# Start of Available data

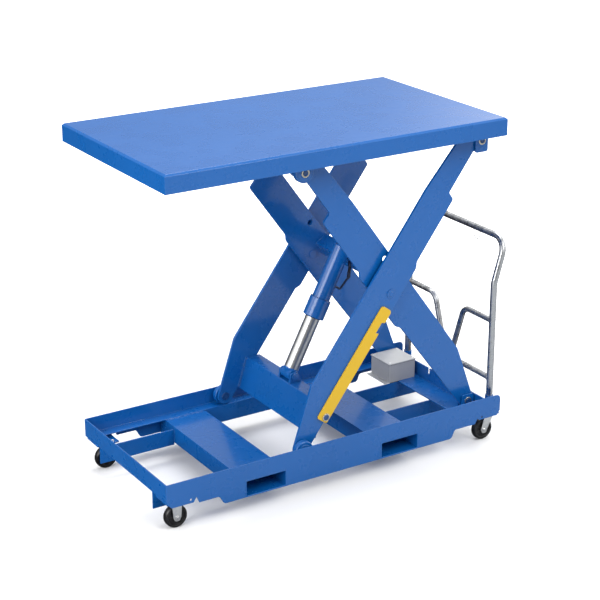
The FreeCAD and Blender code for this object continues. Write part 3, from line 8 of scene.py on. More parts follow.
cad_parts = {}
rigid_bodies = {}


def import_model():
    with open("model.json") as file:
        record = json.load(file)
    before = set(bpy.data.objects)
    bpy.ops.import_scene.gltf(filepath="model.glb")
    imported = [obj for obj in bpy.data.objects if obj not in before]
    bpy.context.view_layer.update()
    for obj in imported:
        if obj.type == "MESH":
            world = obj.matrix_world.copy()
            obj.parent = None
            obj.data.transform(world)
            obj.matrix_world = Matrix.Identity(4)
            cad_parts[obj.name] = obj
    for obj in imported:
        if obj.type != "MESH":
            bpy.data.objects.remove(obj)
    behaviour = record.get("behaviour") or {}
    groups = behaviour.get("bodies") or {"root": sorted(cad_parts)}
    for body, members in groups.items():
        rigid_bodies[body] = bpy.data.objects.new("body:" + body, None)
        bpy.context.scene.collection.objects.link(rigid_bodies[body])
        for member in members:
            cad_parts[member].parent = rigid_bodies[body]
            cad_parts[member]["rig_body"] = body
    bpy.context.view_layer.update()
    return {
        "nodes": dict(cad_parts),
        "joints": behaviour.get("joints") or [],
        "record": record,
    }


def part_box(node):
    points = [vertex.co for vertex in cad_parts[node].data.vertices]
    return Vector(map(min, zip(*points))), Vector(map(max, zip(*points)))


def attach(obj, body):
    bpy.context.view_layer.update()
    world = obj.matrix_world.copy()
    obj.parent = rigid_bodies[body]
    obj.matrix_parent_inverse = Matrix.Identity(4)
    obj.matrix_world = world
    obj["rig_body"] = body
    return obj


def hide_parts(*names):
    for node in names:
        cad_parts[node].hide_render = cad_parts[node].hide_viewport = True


# Looks for the scissor lift table: finishes for every CAD node, and the small fittings, welds
# and seals that a plain solid lacks. Metres, in the CAD frame: +Z up, +X to the push handle.

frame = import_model()
nodes = frame["nodes"]
joints = {joint["name"]: joint for joint in frame["joints"]}


# ---------------------------------------------------------------- places taken from the frame


def joint_point(name):
    return Vector(joints[name]["pos_m"])


def middle(node):
    low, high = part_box(node)
    return (low + high) / 2


PIVOT = joint_point("lift")
DECK_PIN = joint_point("platform_level")
LOWER_ROLLER = joint_point("lower_roller_near_spin")
UPPER_ROLLER = joint_point("upper_roller_near_spin")
ALONG_INNER = (UPPER_ROLLER - PIVOT).normalized()
ALONG_OUTER = (DECK_PIN - LOWER_ROLLER).normalized()
INNER_LEG_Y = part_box("inner_leg_far")[0].y
OUTER_LEG_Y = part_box("outer_leg_far")[0].y
ROLLER_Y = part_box("lower_roller_far")[0].y
LEG_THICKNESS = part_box("inner_leg_far")[1].y - INNER_LEG_Y

ROD_FOOT = joint_point("cylinder_swing")
CYLINDER_TOP = middle("cylinder_upper_pin")
CYLINDER_UP = (CYLINDER_TOP - ROD_FOOT).normalized()
CYLINDER_UP.y = 0
CYLINDER_UP.normalize()
CYLINDER_OUT = Vector((CYLINDER_UP.z, 0, -CYLINDER_UP.x))

DECK_LOW, DECK_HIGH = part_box("platform_deck")
DECK_MIDDLE_X = (DECK_LOW.x + DECK_HIGH.x) / 2

HANDLE_Y = 0.318
TURN = 2 * math.pi


# ---------------------------------------------------------------- node-graph helpers


class Graph:
    """A short way to write a node tree, of a new material or of a given owner."""

    def __init__(self, name, owner=None, output="OutputMaterial"):
        self.owner = owner or bpy.data.materials.new(name)
        self.owner.use_nodes = True
        self.tree = self.owner.node_tree
        self.tree.nodes.clear()
        self.output = self.tree.nodes.new("ShaderNode" + output)

    def add(self, kind, settings=None, **inputs):
        item = self.tree.nodes.new("ShaderNode" + kind)
        for key, setting in (settings or {}).items():
            setattr(item, key, setting)
        for key, entry in inputs.items():
            self.feed(item.inputs[key.replace("_", " ")], entry)
        return item

    def feed(self, socket, entry):
        if isinstance(entry, bpy.types.NodeSocket):
            self.tree.links.new(entry, socket)
        else:
            socket.default_value = entry

    def place(self):
        return self.add("TexCoord").outputs["Object"]

    def noise(self, scale, detail=2.0, rough=0.5, at=None):
        item = self.add("TexNoise", Vector=at or self.place(), Scale=scale, Detail=detail, Roughness=rough)
        return item.outputs["Fac"]

    def stretched(self, along):
        item = self.add("Mapping", Vector=self.place(), Scale=along)
        return item.outputs["Vector"]

    def spread(self, source, low, high, out_low=0.0, out_high=1.0):
        """A smooth step: low becomes out_low and high becomes out_high."""
        item = self.add("MapRange", {"interpolation_type": "SMOOTHSTEP"}, Value=source)
        for key, entry in (("From Min", low), ("From Max", high), ("To Min", out_low), ("To Max", out_high)):
            item.inputs[key].default_value = entry
        return item.outputs["Result"]

    def maths(self, operation, first, second=0.0):
        item = self.add("Math", {"operation": operation, "use_clamp": False})
        self.feed(item.inputs[0], first)
        self.feed(item.inputs[1], second)
        return item.outputs["Value"]

    def dot(self, first, second):
        item = self.add("VectorMath", {"operation": "DOT_PRODUCT"})
        self.feed(item.inputs[0], first)
        self.feed(item.inputs[1], second)
        return item.outputs["Value"]

    def mix(self, factor, first, second):
        item = self.add("Mix", {"data_type": "RGBA"})
        self.feed(item.inputs["Factor"], factor)
        self.feed(item.inputs["A"], first)
        self.feed(item.inputs["B"], second)
        return item.outputs["Result"]

    def edges(self, radius, sharpness=0.02, fade=0.12, samples=6):
        """1 on outside edges and corners, 0 on flats, found from the turn of a rounded normal."""
        rounded = self.add("Bevel", {"samples": samples}, Radius=radius).outputs["Normal"]
        true_normal = self.add("NewGeometry").outputs["True Normal"]
        turn = self.maths("SUBTRACT", 1.0, self.dot(rounded, true_normal))
        return self.spread(turn, sharpness, sharpness + fade), rounded

    def bump(self, height, strength, distance, normal=None):
        item = self.add("Bump", Height=height, Strength=strength, Distance=distance)
        if normal is not None:
            self.feed(item.inputs["Normal"], normal)
        return item.outputs["Normal"]

    def finish(self, **inputs):
        shader = self.add("BsdfPrincipled", **inputs)
        self.tree.links.new(shader.outputs["BSDF"], self.output.inputs["Surface"])
        return self.owner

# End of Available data

_Stated problem_
Reproduce the complete set of lines precisely as supplied.

_Output for this task_
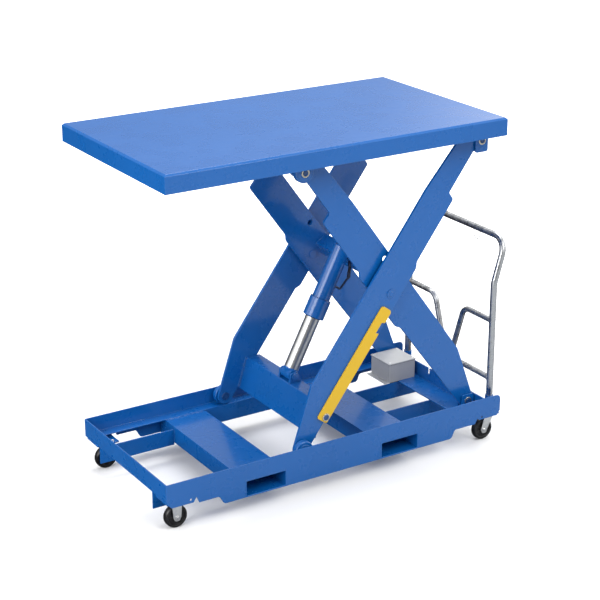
The FreeCAD and Blender code for this object continues. Write part 3, from line 8 of scene.py on. More parts follow.
cad_parts = {}
rigid_bodies = {}


def import_model():
    with open("model.json") as file:
        record = json.load(file)
    before = set(bpy.data.objects)
    bpy.ops.import_scene.gltf(filepath="model.glb")
    imported = [obj for obj in bpy.data.objects if obj not in before]
    bpy.context.view_layer.update()
    for obj in imported:
        if obj.type == "MESH":
            world = obj.matrix_world.copy()
            obj.parent = None
            obj.data.transform(world)
            obj.matrix_world = Matrix.Identity(4)
            cad_parts[obj.name] = obj
    for obj in imported:
        if obj.type != "MESH":
            bpy.data.objects.remove(obj)
    behaviour = record.get("behaviour") or {}
    groups = behaviour.get("bodies") or {"root": sorted(cad_parts)}
    for body, members in groups.items():
        rigid_bodies[body] = bpy.data.objects.new("body:" + body, None)
        bpy.context.scene.collection.objects.link(rigid_bodies[body])
        for member in members:
            cad_parts[member].parent = rigid_bodies[body]
            cad_parts[member]["rig_body"] = body
    bpy.context.view_layer.update()
    return {
        "nodes": dict(cad_parts),
        "joints": behaviour.get("joints") or [],
        "record": record,
    }


def part_box(node):
    points = [vertex.co for vertex in cad_parts[node].data.vertices]
    return Vector(map(min, zip(*points))), Vector(map(max, zip(*points)))


def attach(obj, body):
    bpy.context.view_layer.update()
    world = obj.matrix_world.copy()
    obj.parent = rigid_bodies[body]
    obj.matrix_parent_inverse = Matrix.Identity(4)
    obj.matrix_world = world
    obj["rig_body"] = body
    return obj


def hide_parts(*names):
    for node in names:
        cad_parts[node].hide_render = cad_parts[node].hide_viewport = True


# Looks for the scissor lift table: finishes for every CAD node, and the small fittings, welds
# and seals that a plain solid lacks. Metres, in the CAD frame: +Z up, +X to the push handle.

frame = import_model()
nodes = frame["nodes"]
joints = {joint["name"]: joint for joint in frame["joints"]}


# ---------------------------------------------------------------- places taken from the frame


def joint_point(name):
    return Vector(joints[name]["pos_m"])


def middle(node):
    low, high = part_box(node)
    return (low + high) / 2


PIVOT = joint_point("lift")
DECK_PIN = joint_point("platform_level")
LOWER_ROLLER = joint_point("lower_roller_near_spin")
UPPER_ROLLER = joint_point("upper_roller_near_spin")
ALONG_INNER = (UPPER_ROLLER - PIVOT).normalized()
ALONG_OUTER = (DECK_PIN - LOWER_ROLLER).normalized()
INNER_LEG_Y = part_box("inner_leg_far")[0].y
OUTER_LEG_Y = part_box("outer_leg_far")[0].y
ROLLER_Y = part_box("lower_roller_far")[0].y
LEG_THICKNESS = part_box("inner_leg_far")[1].y - INNER_LEG_Y

ROD_FOOT = joint_point("cylinder_swing")
CYLINDER_TOP = middle("cylinder_upper_pin")
CYLINDER_UP = (CYLINDER_TOP - ROD_FOOT).normalized()
CYLINDER_UP.y = 0
CYLINDER_UP.normalize()
CYLINDER_OUT = Vector((CYLINDER_UP.z, 0, -CYLINDER_UP.x))

DECK_LOW, DECK_HIGH = part_box("platform_deck")
DECK_MIDDLE_X = (DECK_LOW.x + DECK_HIGH.x) / 2

HANDLE_Y = 0.318
TURN = 2 * math.pi


# ---------------------------------------------------------------- node-graph helpers


class Graph:
    """A short way to write a node tree, of a new material or of a given owner."""

    def __init__(self, name, owner=None, output="OutputMaterial"):
        self.owner = owner or bpy.data.materials.new(name)
        self.owner.use_nodes = True
        self.tree = self.owner.node_tree
        self.tree.nodes.clear()
        self.output = self.tree.nodes.new("ShaderNode" + output)

    def add(self, kind, settings=None, **inputs):
        item = self.tree.nodes.new("ShaderNode" + kind)
        for key, setting in (settings or {}).items():
            setattr(item, key, setting)
        for key, entry in inputs.items():
            self.feed(item.inputs[key.replace("_", " ")], entry)
        return item

    def feed(self, socket, entry):
        if isinstance(entry, bpy.types.NodeSocket):
            self.tree.links.new(entry, socket)
        else:
            socket.default_value = entry

    def place(self):
        return self.add("TexCoord").outputs["Object"]

    def noise(self, scale, detail=2.0, rough=0.5, at=None):
        item = self.add("TexNoise", Vector=at or self.place(), Scale=scale, Detail=detail, Roughness=rough)
        return item.outputs["Fac"]

    def stretched(self, along):
        item = self.add("Mapping", Vector=self.place(), Scale=along)
        return item.outputs["Vector"]

    def spread(self, source, low, high, out_low=0.0, out_high=1.0):
        """A smooth step: low becomes out_low and high becomes out_high."""
        item = self.add("MapRange", {"interpolation_type": "SMOOTHSTEP"}, Value=source)
        for key, entry in (("From Min", low), ("From Max", high), ("To Min", out_low), ("To Max", out_high)):
            item.inputs[key].default_value = entry
        return item.outputs["Result"]

    def maths(self, operation, first, second=0.0):
        item = self.add("Math", {"operation": operation, "use_clamp": False})
        self.feed(item.inputs[0], first)
        self.feed(item.inputs[1], second)
        return item.outputs["Value"]

    def dot(self, first, second):
        item = self.add("VectorMath", {"operation": "DOT_PRODUCT"})
        self.feed(item.inputs[0], first)
        self.feed(item.inputs[1], second)
        return item.outputs["Value"]

    def mix(self, factor, first, second):
        item = self.add("Mix", {"data_type": "RGBA"})
        self.feed(item.inputs["Factor"], factor)
        self.feed(item.inputs["A"], first)
        self.feed(item.inputs["B"], second)
        return item.outputs["Result"]

    def edges(self, radius, sharpness=0.02, fade=0.12, samples=6):
        """1 on outside edges and corners, 0 on flats, found from the turn of a rounded normal."""
        rounded = self.add("Bevel", {"samples": samples}, Radius=radius).outputs["Normal"]
        true_normal = self.add("NewGeometry").outputs["True Normal"]
        turn = self.maths("SUBTRACT", 1.0, self.dot(rounded, true_normal))
        return self.spread(turn, sharpness, sharpness + fade), rounded

    def bump(self, height, strength, distance, normal=None):
        item = self.add("Bump", Height=height, Strength=strength, Distance=distance)
        if normal is not None:
            self.feed(item.inputs["Normal"], normal)
        return item.outputs["Normal"]

    def finish(self, **inputs):
        shader = self.add("BsdfPrincipled", **inputs)
        self.tree.links.new(shader.outputs["BSDF"], self.output.inputs["Surface"])
        return self.owner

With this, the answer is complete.